With Keiji Oguiso, I obtained a complete characterisation of complex 3-tori having interesting automorphisms. With Keiji Oguiso and subsequently with Fabrizio Catanese and Keiji Oguiso, I showed that some quotients of complex tori are (uni)rational. These gave the first two, and currently the only, examples of rational threefolds with interesting automorphisms.
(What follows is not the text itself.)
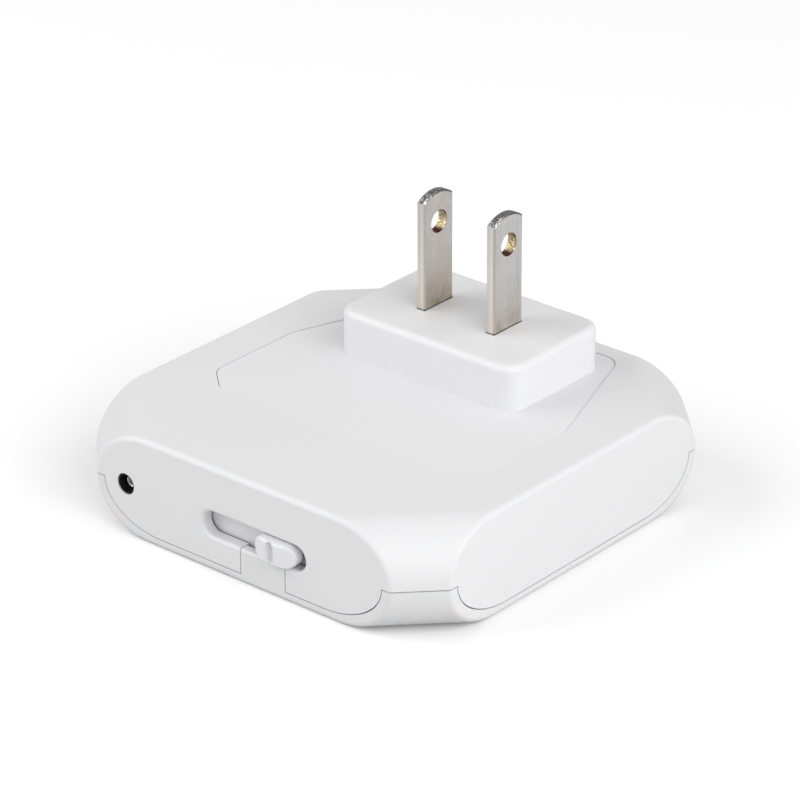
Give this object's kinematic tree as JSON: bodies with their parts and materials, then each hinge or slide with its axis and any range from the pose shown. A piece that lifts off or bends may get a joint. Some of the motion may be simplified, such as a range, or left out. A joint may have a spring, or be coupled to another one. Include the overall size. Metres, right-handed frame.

Our work was used by Colliot-Thelene to solve a question posed in 1975 by Kenji Ueno.

With Dan Coman, I showed that some upper level Lelong sets of positive closed currents on P^n and compact Kahler manifolds must be contained in some subvarieties with certain restricted geometric properties.

My work in dynamics led me to state the following conjecture:

Conjecture: a) There is no (finite composition of) smooth blowup(s) of a three fold or higher dimension manifold of Picard number 1 having an automorphism of positive entropy. b) There is no (finite composition of) smooth blowup(s) of a Fano threefold or higher dimension having a primitive (i.e. without invariant fibrations over a base which is not a point or a manifold of the same dimension as the original manifold) automorphism of positive entropy.

A geometric consequence of part b) of this conjecture is: The minimal resolution of singularities of Ueno's example, while being rational, cannot be obtained as a blowup of P^3 or P^2xP^1 or P^1xP^1xP^1.

Part b) of this conjecture has been confirmed for 3-folds recently by John Lesieutre. For the claim concerning the Ueno's example, a different proof was also given by Cinzia Bisi, Paolo Casini and Luca Tasin.